# GIVEN REQUEST:
Copy out every line exactly as given.
## START
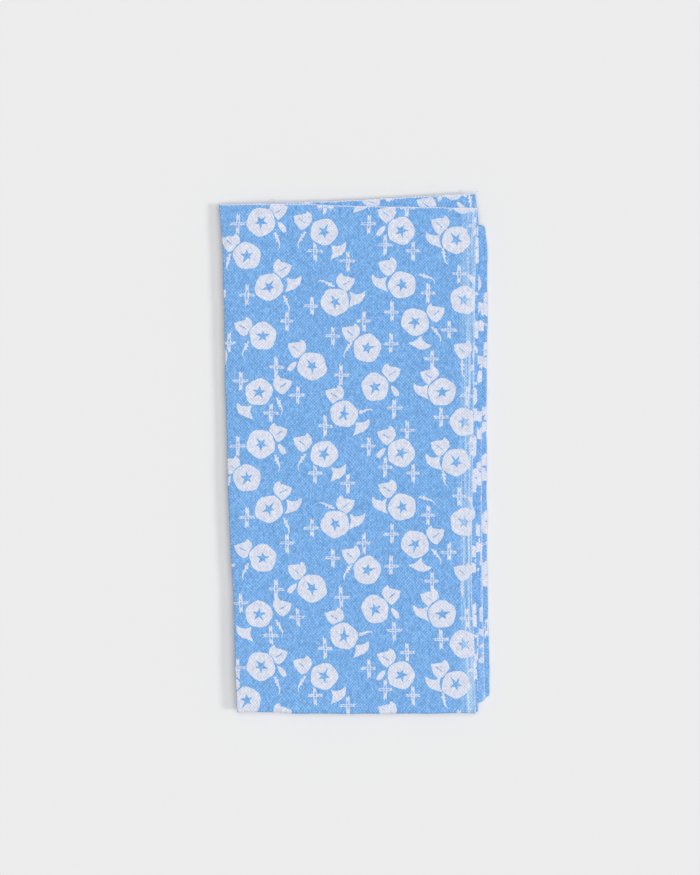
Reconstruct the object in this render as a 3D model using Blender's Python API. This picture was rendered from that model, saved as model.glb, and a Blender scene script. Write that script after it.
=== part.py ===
# Tenugui towel: one cut length of plain cotton, folded in three across its width and
# then back and forth into four layers, lying flat. It is one closed body.
# Seen from above, +X is the towel's right and +Y its upper end. +Z is up.

import math

import bmesh
import bpy

MM = 0.001

# The cloth before it is folded, in millimetres
CLOTH_WIDTH = 332.0
CLOTH_LENGTH = 900.0

# A ply is one thickness of cloth. Three plies lie on each other in each layer.
LAYERS = 4
PLIES = 3
PLY_THICK = 0.45
PLY_GAP = 0.12
LAYER_GAP = 0.3
PLY_PITCH = PLY_THICK + PLY_GAP
STRIP_THICK = PLIES * PLY_THICK + (PLIES - 1) * PLY_GAP
LAYER_PITCH = STRIP_THICK + LAYER_GAP

# The two skins of a ply, as shares of its thickness from its middle
SKIN_SIDES = (0.5, -0.5)

# Bends: a side fold joins two plies, a turn joins two layers
SIDE_BEND = PLY_PITCH / 2
SIDE_REACH = SIDE_BEND + PLY_THICK / 2
TURN_BEND = LAYER_PITCH / 2
TURN_REACH = TURN_BEND + STRIP_THICK / 2

# The lowest ply's selvage stays at least this far inside the left side fold, and its
# other columns at least this far from that selvage
TUCK = 1.0
TUCK_COLUMN = 0.25

# Mesh steps across a ply, round a side fold, along a layer and round a turn. The plies
# have their inner columns in common, which start and end this far from the edges.
PLY_STEPS = 6
SIDE_STEPS = 4
LAYER_STEPS = 12
TURN_STEPS = 6
COLUMN_MARGIN = 1.0

# Side folds of the four layers, top layer first. A row has the share of the way along
# the layer, 0 at its upper end and 1 at its lower end, and three places across in
# millimetres: the left side fold, the uppermost ply's free selvage, the right side fold.
LAYER_SIDES = (
    (
        (0.00, -62.3, 56.6, 55.8),
        (0.05, -61.2, 55.9, 57.3),
        (0.11, -60.3, 55.8, 57.3),
        (0.35, -59.2, 55.2, 56.8),
        (0.69, -56.8, 54.2, 56.1),
        (0.76, -55.5, 54.2, 56.2),
        (0.88, -55.0, 55.4, 56.6),
        (1.00, -53.7, 55.9, 56.9),
    ),
    (
        (0.00, -52.4, 57.4, 59.8),
        (0.17, -52.4, 57.4, 59.8),
        (0.33, -52.8, 57.0, 59.1),
        (0.77, -53.4, 56.2, 57.7),
        (1.00, -53.7, 55.9, 56.9),
    ),
    (
        (0.00, -51.2, 58.4, 60.7),
        (0.03, -50.8, 59.0, 61.4),
        (0.17, -50.6, 59.2, 61.6),
        (0.33, -51.0, 58.8, 61.2),
        (0.74, -50.4, 59.2, 61.5),
        (0.87, -49.8, 59.8, 62.1),
        (1.00, -49.4, 60.4, 62.6),
    ),
    (
        (0.00, -51.2, 58.4, 60.7),
        (0.03, -50.8, 59.0, 61.4),
        (0.17, -50.6, 59.2, 61.6),
        (0.33, -51.0, 58.8, 61.2),
        (0.74, -50.4, 59.2, 61.5),
        (0.87, -49.8, 59.8, 62.1),
        (1.00, -49.4, 60.4, 62.6),
    ),
)

# The top layer's raw end, ply by ply: place across and place along, in millimetres.
# The cut runs at a slant, so the middle ply shows past the top one.
RAW_END = (
    ((-62.3, 114.7), (-24.8, 114.8), (-6.4, 114.0), (21.2, 113.5), (56.6, 112.9)),
    ((-62.3, 114.7), (-40.5, 115.2), (-6.4, 116.3), (21.2, 117.8), (55.8, 119.8)),
    ((-39.2, 112.0), (20.0, 115.5), (55.8, 119.8)),
)

# The outermost line of each turn, as places across and along: lower, upper, lower
TURN_LINES = (
    ((-54.0, -119.4), (-47.5, -118.8), (-25.0, -119.7), (7.0, -119.8), (56.0, -119.5)),
    ((-52.0, 105.4), (56.0, 105.6), (61.4, 104.4)),
    ((-50.0, -115.4), (57.0, -115.2), (62.6, -112.0)),
)

# How much the hidden raw end of the bottom layer is lower at its right than at its left
END_SLANT = 3.0

# Fullness: height over the plain stack, at the pressed middle and at the two ends, and
# how much more than that at the right side
WAIST_FULLNESS = 0.95
END_FULLNESS = 1.05
RIGHT_FULLNESS = 0.03
HALF_WIDTH = 62.5
HALF_LENGTH = 120.0

# Soft ripples of the upper layers, in millimetres
RIPPLE_HEIGHT = 0.12
RIPPLE_ACROSS = 110.0
RIPPLE_ALONG = 75.0

# The upper end hangs a little past the layers under it
DROOP = 1.3
DROOP_START = 103.0
DROOP_END = 120.0
DROOP_FLOOR = 2.2
DROOP_CEILING = 5.6

# Sky blue print cotton, and the angle from which an edge is shaded as sharp
CLOTH_COLOUR = (0.22, 0.44, 0.79, 1.0)
CLOTH_ROUGHNESS = 0.9
SHARP_DEGREES = 40.0


def mix(a, b, share):
    return a + (b - a) * share


def ease(value, low, high):
    share = min(max((value - low) / (high - low), 0.0), 1.0)
    return share * share * (3.0 - 2.0 * share)


def bunch(step, steps):
    # Even steps drawn together towards both ends
    return 0.5 - 0.5 * math.cos(math.pi * step / steps)


def read(rows, column, at):
    # The value of one column where the first column is at, on straight runs between rows
    if at <= rows[0][0]:
        return rows[0][column]
    for low, high in zip(rows, rows[1:]):
        if at <= high[0]:
            return mix(low[column], high[column], (at - low[0]) / (high[0] - low[0]))
    return rows[-1][column]


def layer_sides(layer, share):
    rows = LAYER_SIDES[layer]
    left, selvage, right = (read(rows, column, share) for column in (1, 2, 3))
    under_ply = CLOTH_WIDTH - (selvage - left) - (right - left)
    return left, selvage, right, max(right - under_ply, left + TUCK)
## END
# TASK ANSWER:
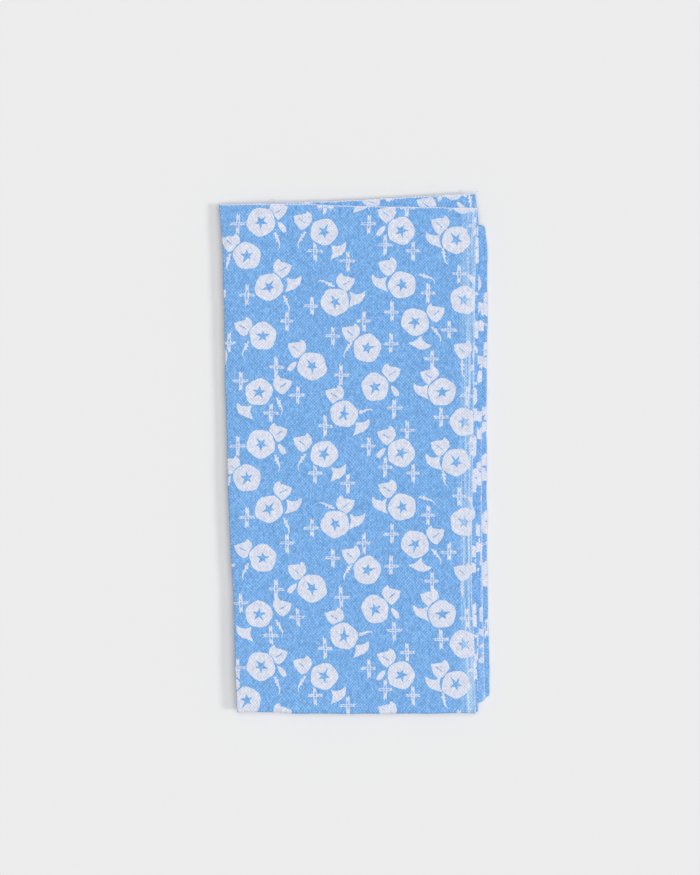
Reconstruct the object in this render as a 3D model using Blender's Python API. This picture was rendered from that model, saved as model.glb, and a Blender scene script. Write that script after it.
=== part.py ===
# Tenugui towel: one cut length of plain cotton, folded in three across its width and
# then back and forth into four layers, lying flat. It is one closed body.
# Seen from above, +X is the towel's right and +Y its upper end. +Z is up.

import math

import bmesh
import bpy

MM = 0.001

# The cloth before it is folded, in millimetres
CLOTH_WIDTH = 332.0
CLOTH_LENGTH = 900.0

# A ply is one thickness of cloth. Three plies lie on each other in each layer.
LAYERS = 4
PLIES = 3
PLY_THICK = 0.45
PLY_GAP = 0.12
LAYER_GAP = 0.3
PLY_PITCH = PLY_THICK + PLY_GAP
STRIP_THICK = PLIES * PLY_THICK + (PLIES - 1) * PLY_GAP
LAYER_PITCH = STRIP_THICK + LAYER_GAP

# The two skins of a ply, as shares of its thickness from its middle
SKIN_SIDES = (0.5, -0.5)

# Bends: a side fold joins two plies, a turn joins two layers
SIDE_BEND = PLY_PITCH / 2
SIDE_REACH = SIDE_BEND + PLY_THICK / 2
TURN_BEND = LAYER_PITCH / 2
TURN_REACH = TURN_BEND + STRIP_THICK / 2

# The lowest ply's selvage stays at least this far inside the left side fold, and its
# other columns at least this far from that selvage
TUCK = 1.0
TUCK_COLUMN = 0.25

# Mesh steps across a ply, round a side fold, along a layer and round a turn. The plies
# have their inner columns in common, which start and end this far from the edges.
PLY_STEPS = 6
SIDE_STEPS = 4
LAYER_STEPS = 12
TURN_STEPS = 6
COLUMN_MARGIN = 1.0

# Side folds of the four layers, top layer first. A row has the share of the way along
# the layer, 0 at its upper end and 1 at its lower end, and three places across in
# millimetres: the left side fold, the uppermost ply's free selvage, the right side fold.
LAYER_SIDES = (
    (
        (0.00, -62.3, 56.6, 55.8),
        (0.05, -61.2, 55.9, 57.3),
        (0.11, -60.3, 55.8, 57.3),
        (0.35, -59.2, 55.2, 56.8),
        (0.69, -56.8, 54.2, 56.1),
        (0.76, -55.5, 54.2, 56.2),
        (0.88, -55.0, 55.4, 56.6),
        (1.00, -53.7, 55.9, 56.9),
    ),
    (
        (0.00, -52.4, 57.4, 59.8),
        (0.17, -52.4, 57.4, 59.8),
        (0.33, -52.8, 57.0, 59.1),
        (0.77, -53.4, 56.2, 57.7),
        (1.00, -53.7, 55.9, 56.9),
    ),
    (
        (0.00, -51.2, 58.4, 60.7),
        (0.03, -50.8, 59.0, 61.4),
        (0.17, -50.6, 59.2, 61.6),
        (0.33, -51.0, 58.8, 61.2),
        (0.74, -50.4, 59.2, 61.5),
        (0.87, -49.8, 59.8, 62.1),
        (1.00, -49.4, 60.4, 62.6),
    ),
    (
        (0.00, -51.2, 58.4, 60.7),
        (0.03, -50.8, 59.0, 61.4),
        (0.17, -50.6, 59.2, 61.6),
        (0.33, -51.0, 58.8, 61.2),
        (0.74, -50.4, 59.2, 61.5),
        (0.87, -49.8, 59.8, 62.1),
        (1.00, -49.4, 60.4, 62.6),
    ),
)

# The top layer's raw end, ply by ply: place across and place along, in millimetres.
# The cut runs at a slant, so the middle ply shows past the top one.
RAW_END = (
    ((-62.3, 114.7), (-24.8, 114.8), (-6.4, 114.0), (21.2, 113.5), (56.6, 112.9)),
    ((-62.3, 114.7), (-40.5, 115.2), (-6.4, 116.3), (21.2, 117.8), (55.8, 119.8)),
    ((-39.2, 112.0), (20.0, 115.5), (55.8, 119.8)),
)

# The outermost line of each turn, as places across and along: lower, upper, lower
TURN_LINES = (
    ((-54.0, -119.4), (-47.5, -118.8), (-25.0, -119.7), (7.0, -119.8), (56.0, -119.5)),
    ((-52.0, 105.4), (56.0, 105.6), (61.4, 104.4)),
    ((-50.0, -115.4), (57.0, -115.2), (62.6, -112.0)),
)

# How much the hidden raw end of the bottom layer is lower at its right than at its left
END_SLANT = 3.0

# Fullness: height over the plain stack, at the pressed middle and at the two ends, and
# how much more than that at the right side
WAIST_FULLNESS = 0.95
END_FULLNESS = 1.05
RIGHT_FULLNESS = 0.03
HALF_WIDTH = 62.5
HALF_LENGTH = 120.0

# Soft ripples of the upper layers, in millimetres
RIPPLE_HEIGHT = 0.12
RIPPLE_ACROSS = 110.0
RIPPLE_ALONG = 75.0

# The upper end hangs a little past the layers under it
DROOP = 1.3
DROOP_START = 103.0
DROOP_END = 120.0
DROOP_FLOOR = 2.2
DROOP_CEILING = 5.6

# Sky blue print cotton, and the angle from which an edge is shaded as sharp
CLOTH_COLOUR = (0.22, 0.44, 0.79, 1.0)
CLOTH_ROUGHNESS = 0.9
SHARP_DEGREES = 40.0


def mix(a, b, share):
    return a + (b - a) * share


def ease(value, low, high):
    share = min(max((value - low) / (high - low), 0.0), 1.0)
    return share * share * (3.0 - 2.0 * share)


def bunch(step, steps):
    # Even steps drawn together towards both ends
    return 0.5 - 0.5 * math.cos(math.pi * step / steps)


def read(rows, column, at):
    # The value of one column where the first column is at, on straight runs between rows
    if at <= rows[0][0]:
        return rows[0][column]
    for low, high in zip(rows, rows[1:]):
        if at <= high[0]:
            return mix(low[column], high[column], (at - low[0]) / (high[0] - low[0]))
    return rows[-1][column]


def layer_sides(layer, share):
    rows = LAYER_SIDES[layer]
    left, selvage, right = (read(rows, column, share) for column in (1, 2, 3))
    under_ply = CLOTH_WIDTH - (selvage - left) - (right - left)
    return left, selvage, right, max(right - under_ply, left + TUCK)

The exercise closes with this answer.